Earning a Master's Degree in 2D Animation

Before students complete their master's degree in 2D animation or a related field, such as animation and visual effects or animation and digital design, they must attain a certain set of skills required of all visual artists. These skills include the ability to create and develop stories, communicate effectively and draw well. Students also learn about animation, modeling, storyboarding, layout, compositing and color theory.

Requirements for a master's degree program include a final project and thesis. Students create a portfolio of their 2D animation work, which they can bring to job interviews and show potential employers. The work showcased in the portfolio should demonstrate an understanding of artistic influences and trends, technical and aesthetic principles and the ability to adapt to a changing artistic environment.

Career Options for 2D Animation Master's Degree Graduates

Many graduates of 2D animation master's degrees work as cartoonists, multi-media artists and animators. These jobs often lead to work in motion picture, advertising and computer systems design services industries. Artists draw images by hand and manipulate the image with computers. The image can then be animated for movies, television or the Internet.
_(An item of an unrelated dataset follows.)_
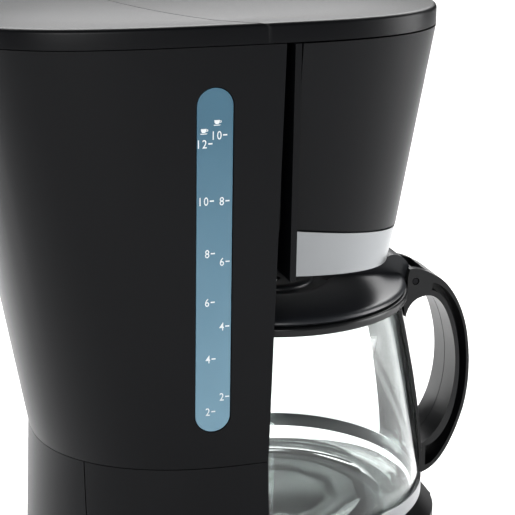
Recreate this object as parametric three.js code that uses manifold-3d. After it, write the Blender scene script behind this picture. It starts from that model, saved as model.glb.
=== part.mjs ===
// Drip coffee maker: oval water column, swing-out filter housing, hot plate and glass jug.
// Millimetres, +Z up, +X is the front. The jug's axis is the model's own Z axis until the end,
// where the whole group is moved so that the origin lies under the middle of its outer box.
import * as THREE from 'three';
import { mergeVertices } from 'three/addons/utils/BufferGeometryUtils.js';
import Module from 'manifold-3d';

const wasm = await Module();
wasm.setup();

// ---- Driving sizes ---------------------------------------------------------------------

const GAP = 0.35; // space left between pieces that touch
const WALL = 2.6; // moulded wall of the body
const THIN = 2.0; // wall of inner mouldings
const SIDES = 48; // facets round the body
const ROUND = 40; // facets round the jug and the bay

// Heights above the table.
const FOOT_HEIGHT = 3;
const DECK_TOP = 33;
const PLATE_TOP = 36;
const COLUMN_FOOT = 87.3; // joint between base and column
const COLUMN_TOP = 278.8; // joint between column and lids
const LID_BAND = 8.2; // upright band of the lids
const LID_DOME = 4.6; // rise of the lids above their band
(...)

Artists often work in fine art or commercial art studios in office buildings and warehouses. According to the U.S. Bureau of Labor Statistics, about 60% of artists were self-employed in 2008. Artists working in the U.S. has about 222,000 jobs in 2008. Employment of artists and related workers is expected to grow 12% through 2018, and artists with experience in multimedia or digital design will see more opportunities than those who work in traditional mediums. Many animation jobs have moved overseas over the past several years, and animators will have to compete globally for many of the jobs in their industry. Median annual earnings of multi-media artists was $56,330 in 2008, with the top ten percent earning more than $100,000, according to the BLS.